Asking WHY is a great substitute for learning HOW. Then I get to think and talk about playing instead of playing. Do it now and understand it later. Okay. Having said that, the fingering makes no sense to me at all. I spent most of tonight’s session, another late-night bonanza, drumming on the body of the beast. I did this partly because I’m a bit lost for things to do – I definitely need another lesson – and partly because I’m trying not to worry about that. It was rather meditative, actually. I was getting to know my broken-necked Dégas guitar.

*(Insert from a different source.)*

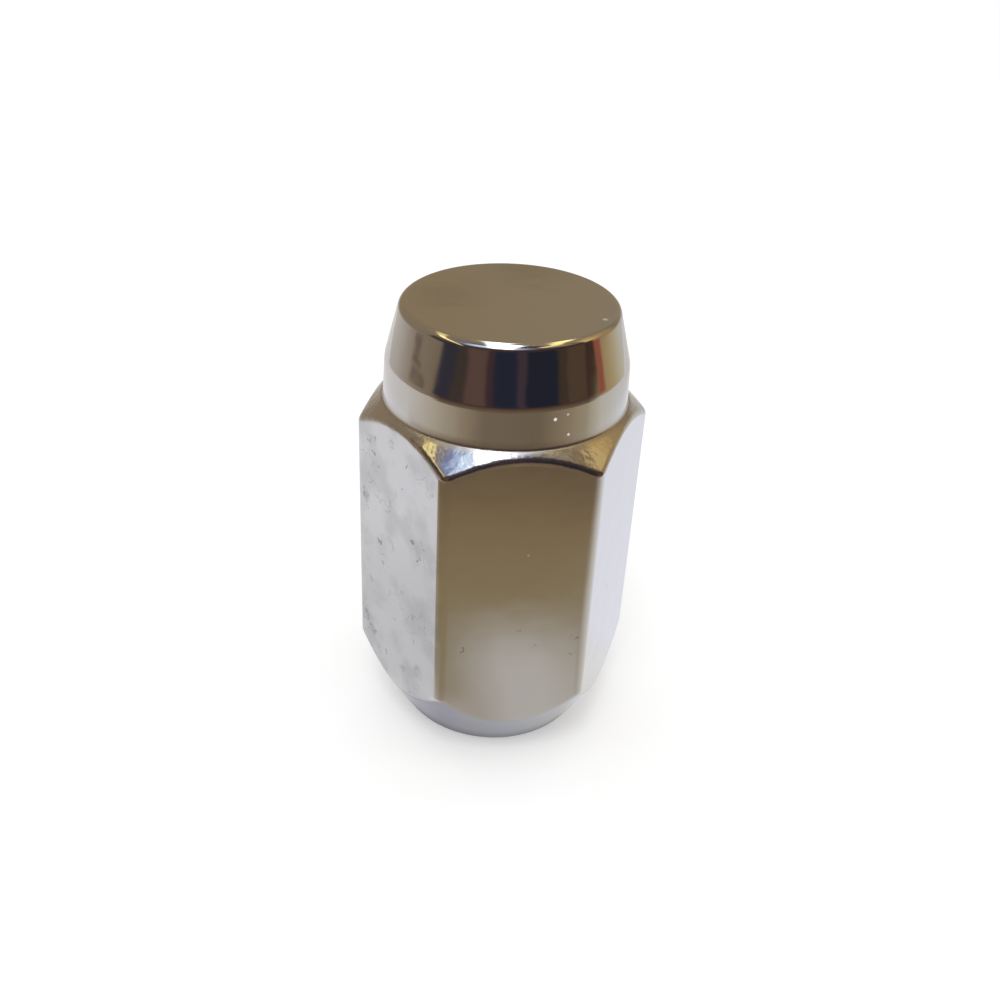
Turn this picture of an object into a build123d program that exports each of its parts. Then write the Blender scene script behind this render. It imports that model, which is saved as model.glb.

I also like percussion. I’ve drummed on every school desk I’ve ever inhabited, including sudden and startling rolls on my teacher desk whenever it was time to switch gears in class (or wake the dead). Percussive string action in guitarists has always fascinated me, and so I banged up and down the neck in more and less rhythmic ways. I tapped the fret guard and all over and around the body. On my mind was the tapping James Seals used to do on his guitar, which was pretty distinctive even on a love song like “Diamond Girl” or the earlier “‘Cause You Love”. It was one of his things. (He was an odd and often quite beautiful writer, was James Seals, and a great musician. Early Seals and Crofts albums are collectors’ items now, but worth looking for.) And I strummed and G-ed and power chorded, but mostly I beat on my Dégas like a drum.